> ENTRIES PROVIDED:
········

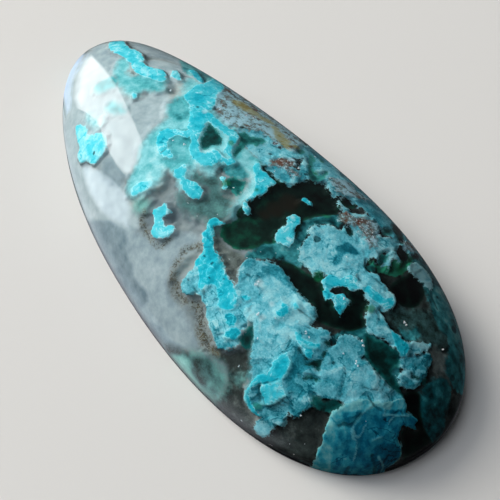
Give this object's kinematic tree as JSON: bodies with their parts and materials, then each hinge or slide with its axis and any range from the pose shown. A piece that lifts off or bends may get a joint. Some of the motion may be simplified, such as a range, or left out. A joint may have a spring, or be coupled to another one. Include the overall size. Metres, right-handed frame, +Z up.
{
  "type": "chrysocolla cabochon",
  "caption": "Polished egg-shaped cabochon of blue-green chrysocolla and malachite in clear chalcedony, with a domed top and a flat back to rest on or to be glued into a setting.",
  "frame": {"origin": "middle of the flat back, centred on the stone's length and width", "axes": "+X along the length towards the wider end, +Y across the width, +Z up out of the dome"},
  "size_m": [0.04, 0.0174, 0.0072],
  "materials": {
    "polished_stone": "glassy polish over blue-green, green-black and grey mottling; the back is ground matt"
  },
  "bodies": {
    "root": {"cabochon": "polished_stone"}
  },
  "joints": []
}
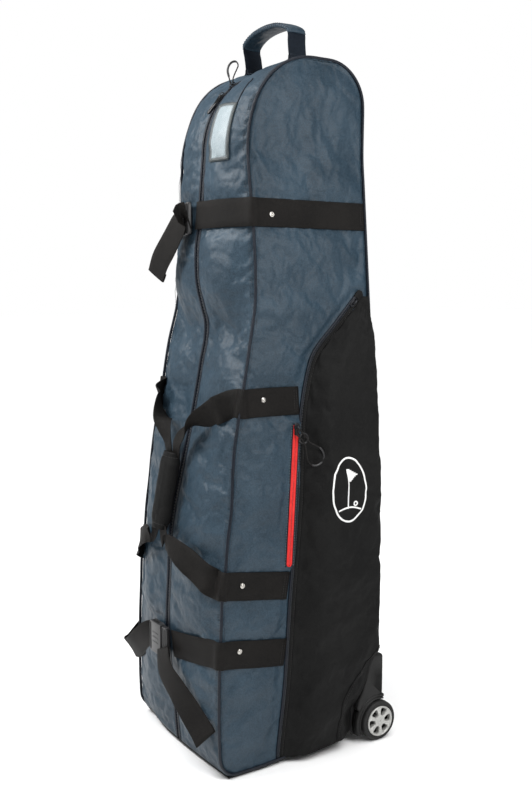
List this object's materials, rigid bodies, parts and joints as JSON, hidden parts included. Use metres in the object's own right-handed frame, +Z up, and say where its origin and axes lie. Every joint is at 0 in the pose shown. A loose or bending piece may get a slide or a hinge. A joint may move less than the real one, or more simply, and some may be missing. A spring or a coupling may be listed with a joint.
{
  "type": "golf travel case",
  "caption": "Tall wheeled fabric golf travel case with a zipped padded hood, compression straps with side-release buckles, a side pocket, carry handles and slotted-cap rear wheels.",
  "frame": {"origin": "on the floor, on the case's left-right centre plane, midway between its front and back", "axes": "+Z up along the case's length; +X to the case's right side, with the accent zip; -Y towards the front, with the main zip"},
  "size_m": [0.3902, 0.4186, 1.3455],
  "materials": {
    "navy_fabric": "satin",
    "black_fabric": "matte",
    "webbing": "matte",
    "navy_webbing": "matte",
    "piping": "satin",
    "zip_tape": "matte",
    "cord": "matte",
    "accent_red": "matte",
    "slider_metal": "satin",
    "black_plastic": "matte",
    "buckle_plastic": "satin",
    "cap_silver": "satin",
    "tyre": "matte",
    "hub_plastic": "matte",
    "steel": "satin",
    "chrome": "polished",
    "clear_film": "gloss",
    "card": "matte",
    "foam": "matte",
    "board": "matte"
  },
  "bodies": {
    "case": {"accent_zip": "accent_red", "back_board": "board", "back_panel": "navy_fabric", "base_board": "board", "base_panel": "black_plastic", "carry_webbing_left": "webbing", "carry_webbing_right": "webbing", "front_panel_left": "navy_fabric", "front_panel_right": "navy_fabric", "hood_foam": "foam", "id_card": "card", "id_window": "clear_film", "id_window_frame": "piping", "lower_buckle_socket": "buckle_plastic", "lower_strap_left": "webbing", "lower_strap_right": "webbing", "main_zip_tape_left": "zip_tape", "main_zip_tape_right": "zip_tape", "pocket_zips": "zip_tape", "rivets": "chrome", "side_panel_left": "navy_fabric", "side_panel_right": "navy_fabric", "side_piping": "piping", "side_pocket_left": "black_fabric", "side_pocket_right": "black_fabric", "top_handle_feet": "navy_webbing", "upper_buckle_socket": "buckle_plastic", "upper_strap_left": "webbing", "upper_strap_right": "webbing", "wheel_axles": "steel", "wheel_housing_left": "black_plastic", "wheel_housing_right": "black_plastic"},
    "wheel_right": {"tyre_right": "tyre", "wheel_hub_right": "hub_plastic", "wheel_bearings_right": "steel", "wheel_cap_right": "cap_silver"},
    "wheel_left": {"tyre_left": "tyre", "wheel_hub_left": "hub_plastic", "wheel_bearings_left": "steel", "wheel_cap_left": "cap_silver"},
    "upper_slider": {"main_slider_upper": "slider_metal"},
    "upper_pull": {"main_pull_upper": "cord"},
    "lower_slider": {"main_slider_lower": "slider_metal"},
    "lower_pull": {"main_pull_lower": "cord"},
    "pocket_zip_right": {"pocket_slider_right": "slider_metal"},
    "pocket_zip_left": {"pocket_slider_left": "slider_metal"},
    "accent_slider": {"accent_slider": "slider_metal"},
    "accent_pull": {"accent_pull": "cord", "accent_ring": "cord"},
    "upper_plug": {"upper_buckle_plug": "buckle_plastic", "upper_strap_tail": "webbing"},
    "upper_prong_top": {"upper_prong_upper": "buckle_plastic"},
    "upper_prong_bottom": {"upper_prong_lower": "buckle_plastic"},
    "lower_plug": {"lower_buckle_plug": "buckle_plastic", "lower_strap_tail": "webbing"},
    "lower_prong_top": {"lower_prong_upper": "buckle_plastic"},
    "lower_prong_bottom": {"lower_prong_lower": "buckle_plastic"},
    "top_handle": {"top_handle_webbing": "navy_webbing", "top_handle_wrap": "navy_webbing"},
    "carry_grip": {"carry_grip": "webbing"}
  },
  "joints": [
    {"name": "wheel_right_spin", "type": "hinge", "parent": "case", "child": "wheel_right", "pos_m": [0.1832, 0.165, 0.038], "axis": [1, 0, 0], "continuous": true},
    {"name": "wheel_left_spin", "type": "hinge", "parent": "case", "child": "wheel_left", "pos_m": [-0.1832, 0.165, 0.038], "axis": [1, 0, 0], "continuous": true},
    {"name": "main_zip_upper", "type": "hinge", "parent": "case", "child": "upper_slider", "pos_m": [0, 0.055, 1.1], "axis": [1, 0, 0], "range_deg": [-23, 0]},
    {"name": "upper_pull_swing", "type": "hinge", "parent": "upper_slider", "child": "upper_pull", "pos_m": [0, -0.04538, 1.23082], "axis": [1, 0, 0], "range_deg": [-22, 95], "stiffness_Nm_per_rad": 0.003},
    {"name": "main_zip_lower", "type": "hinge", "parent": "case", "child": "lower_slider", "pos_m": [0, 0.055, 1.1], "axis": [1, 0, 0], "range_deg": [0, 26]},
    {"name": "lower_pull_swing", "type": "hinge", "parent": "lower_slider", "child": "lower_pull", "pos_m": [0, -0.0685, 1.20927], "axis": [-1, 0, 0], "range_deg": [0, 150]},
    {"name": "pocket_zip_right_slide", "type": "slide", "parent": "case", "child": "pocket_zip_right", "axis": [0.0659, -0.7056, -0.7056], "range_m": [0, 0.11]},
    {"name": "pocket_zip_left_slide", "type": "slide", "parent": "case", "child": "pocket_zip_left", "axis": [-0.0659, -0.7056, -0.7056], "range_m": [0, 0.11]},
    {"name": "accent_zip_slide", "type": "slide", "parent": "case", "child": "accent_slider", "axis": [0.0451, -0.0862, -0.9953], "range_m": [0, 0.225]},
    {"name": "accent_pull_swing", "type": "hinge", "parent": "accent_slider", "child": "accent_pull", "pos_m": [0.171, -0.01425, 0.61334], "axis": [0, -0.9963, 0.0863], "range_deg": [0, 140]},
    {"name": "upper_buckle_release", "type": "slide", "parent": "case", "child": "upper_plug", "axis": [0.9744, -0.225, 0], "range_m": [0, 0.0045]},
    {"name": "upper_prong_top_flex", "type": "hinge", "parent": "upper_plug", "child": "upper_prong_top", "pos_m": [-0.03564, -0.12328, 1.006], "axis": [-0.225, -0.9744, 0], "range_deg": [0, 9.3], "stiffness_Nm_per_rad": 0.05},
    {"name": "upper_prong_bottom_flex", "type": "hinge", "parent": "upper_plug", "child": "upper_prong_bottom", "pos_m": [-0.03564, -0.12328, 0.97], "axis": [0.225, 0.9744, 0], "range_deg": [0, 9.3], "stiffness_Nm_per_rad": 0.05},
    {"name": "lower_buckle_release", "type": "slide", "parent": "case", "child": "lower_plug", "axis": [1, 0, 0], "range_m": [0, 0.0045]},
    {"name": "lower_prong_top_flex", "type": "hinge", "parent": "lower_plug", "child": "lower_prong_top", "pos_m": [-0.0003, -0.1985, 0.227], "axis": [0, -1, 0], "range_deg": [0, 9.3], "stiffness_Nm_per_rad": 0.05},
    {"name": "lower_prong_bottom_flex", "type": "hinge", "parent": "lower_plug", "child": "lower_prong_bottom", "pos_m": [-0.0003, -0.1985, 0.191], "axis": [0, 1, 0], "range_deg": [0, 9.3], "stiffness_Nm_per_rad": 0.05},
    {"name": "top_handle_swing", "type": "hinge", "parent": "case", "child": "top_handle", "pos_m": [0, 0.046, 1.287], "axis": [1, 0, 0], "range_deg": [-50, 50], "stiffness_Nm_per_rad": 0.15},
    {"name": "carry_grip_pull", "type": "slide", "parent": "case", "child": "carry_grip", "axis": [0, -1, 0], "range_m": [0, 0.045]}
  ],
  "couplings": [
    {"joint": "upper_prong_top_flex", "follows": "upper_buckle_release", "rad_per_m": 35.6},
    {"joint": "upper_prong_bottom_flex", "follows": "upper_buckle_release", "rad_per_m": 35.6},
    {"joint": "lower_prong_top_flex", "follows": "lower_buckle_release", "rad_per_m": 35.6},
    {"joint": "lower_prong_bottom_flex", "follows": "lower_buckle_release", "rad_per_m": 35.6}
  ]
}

········

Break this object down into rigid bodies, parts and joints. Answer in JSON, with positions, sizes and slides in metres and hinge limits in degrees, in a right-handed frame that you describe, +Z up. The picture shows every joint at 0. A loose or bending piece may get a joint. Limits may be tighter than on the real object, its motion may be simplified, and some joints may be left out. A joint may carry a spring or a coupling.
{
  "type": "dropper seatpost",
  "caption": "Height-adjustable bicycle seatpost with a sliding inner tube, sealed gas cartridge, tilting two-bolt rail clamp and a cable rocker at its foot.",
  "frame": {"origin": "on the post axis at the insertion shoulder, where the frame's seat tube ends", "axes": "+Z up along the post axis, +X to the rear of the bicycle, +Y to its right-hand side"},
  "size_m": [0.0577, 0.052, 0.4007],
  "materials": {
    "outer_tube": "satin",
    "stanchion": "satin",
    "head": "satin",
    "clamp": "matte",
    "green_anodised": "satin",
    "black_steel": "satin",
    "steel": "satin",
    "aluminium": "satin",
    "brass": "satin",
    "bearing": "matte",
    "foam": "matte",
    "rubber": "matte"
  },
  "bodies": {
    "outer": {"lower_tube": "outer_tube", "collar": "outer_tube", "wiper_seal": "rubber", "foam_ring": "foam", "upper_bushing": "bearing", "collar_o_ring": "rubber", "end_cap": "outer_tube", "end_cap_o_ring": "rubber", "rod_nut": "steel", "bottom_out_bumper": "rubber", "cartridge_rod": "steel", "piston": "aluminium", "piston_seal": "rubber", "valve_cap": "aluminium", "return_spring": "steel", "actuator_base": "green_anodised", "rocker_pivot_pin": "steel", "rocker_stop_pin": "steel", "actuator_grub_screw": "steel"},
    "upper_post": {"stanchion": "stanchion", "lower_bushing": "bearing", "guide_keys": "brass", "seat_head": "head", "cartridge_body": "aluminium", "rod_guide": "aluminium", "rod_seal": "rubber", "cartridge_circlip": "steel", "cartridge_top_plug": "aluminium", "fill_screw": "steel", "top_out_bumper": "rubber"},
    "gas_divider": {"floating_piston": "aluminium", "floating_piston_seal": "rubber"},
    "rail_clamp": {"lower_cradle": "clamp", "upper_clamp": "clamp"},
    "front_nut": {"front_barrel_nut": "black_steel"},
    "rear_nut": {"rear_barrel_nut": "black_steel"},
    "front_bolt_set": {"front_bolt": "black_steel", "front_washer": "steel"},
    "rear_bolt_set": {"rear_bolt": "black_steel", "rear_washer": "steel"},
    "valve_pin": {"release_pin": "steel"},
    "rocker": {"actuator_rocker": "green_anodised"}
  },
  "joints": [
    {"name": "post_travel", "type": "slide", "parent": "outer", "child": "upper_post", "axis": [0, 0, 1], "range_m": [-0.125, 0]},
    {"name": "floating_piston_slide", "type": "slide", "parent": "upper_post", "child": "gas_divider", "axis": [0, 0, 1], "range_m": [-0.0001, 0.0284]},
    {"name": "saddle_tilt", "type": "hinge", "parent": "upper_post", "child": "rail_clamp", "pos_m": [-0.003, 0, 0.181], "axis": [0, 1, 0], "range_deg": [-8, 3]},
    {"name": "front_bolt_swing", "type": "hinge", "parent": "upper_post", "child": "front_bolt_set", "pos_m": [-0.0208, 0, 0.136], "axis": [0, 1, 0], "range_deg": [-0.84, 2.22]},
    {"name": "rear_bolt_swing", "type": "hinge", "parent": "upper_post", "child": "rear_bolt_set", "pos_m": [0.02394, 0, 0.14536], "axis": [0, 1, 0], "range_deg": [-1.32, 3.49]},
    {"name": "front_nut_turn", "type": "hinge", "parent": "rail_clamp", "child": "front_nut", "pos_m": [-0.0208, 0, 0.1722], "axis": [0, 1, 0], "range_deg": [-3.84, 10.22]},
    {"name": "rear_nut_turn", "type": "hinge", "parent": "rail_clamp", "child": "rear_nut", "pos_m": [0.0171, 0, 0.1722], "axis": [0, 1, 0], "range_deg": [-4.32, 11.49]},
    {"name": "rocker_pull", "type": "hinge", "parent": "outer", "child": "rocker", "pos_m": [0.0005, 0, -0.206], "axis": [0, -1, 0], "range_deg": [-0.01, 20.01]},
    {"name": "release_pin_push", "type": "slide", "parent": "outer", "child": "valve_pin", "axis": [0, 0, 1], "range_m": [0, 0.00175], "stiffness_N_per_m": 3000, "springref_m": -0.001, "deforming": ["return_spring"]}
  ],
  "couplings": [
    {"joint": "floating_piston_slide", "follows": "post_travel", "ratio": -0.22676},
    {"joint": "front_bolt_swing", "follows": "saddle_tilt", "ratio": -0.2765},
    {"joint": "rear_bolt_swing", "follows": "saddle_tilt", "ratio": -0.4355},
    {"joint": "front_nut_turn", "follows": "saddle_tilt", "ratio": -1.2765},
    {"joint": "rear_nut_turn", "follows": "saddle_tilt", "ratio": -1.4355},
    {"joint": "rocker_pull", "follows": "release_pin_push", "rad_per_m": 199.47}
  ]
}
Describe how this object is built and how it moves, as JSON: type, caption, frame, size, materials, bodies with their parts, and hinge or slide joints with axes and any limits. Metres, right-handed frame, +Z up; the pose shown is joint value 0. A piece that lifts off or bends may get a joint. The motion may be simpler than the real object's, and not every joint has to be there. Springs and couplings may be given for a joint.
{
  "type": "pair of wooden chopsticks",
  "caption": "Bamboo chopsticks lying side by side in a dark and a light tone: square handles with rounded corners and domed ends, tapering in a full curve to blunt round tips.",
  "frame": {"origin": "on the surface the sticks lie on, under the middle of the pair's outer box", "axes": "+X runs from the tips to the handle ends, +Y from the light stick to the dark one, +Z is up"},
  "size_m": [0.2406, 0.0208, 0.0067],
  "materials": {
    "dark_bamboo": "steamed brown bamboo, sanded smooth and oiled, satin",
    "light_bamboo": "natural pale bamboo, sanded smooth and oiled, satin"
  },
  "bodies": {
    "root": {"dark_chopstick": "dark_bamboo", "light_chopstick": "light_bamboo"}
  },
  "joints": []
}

········

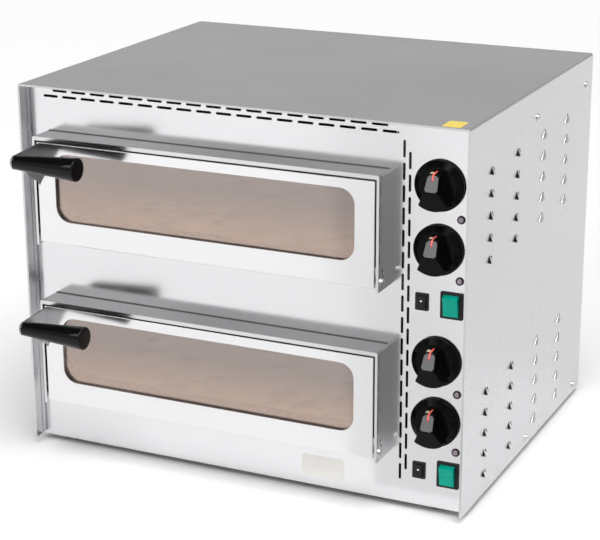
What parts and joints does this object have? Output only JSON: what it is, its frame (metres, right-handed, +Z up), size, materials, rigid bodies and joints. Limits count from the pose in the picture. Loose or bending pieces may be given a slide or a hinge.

········

Say how many lines of the data include the string "picture". Nothing other than the number should be given.

2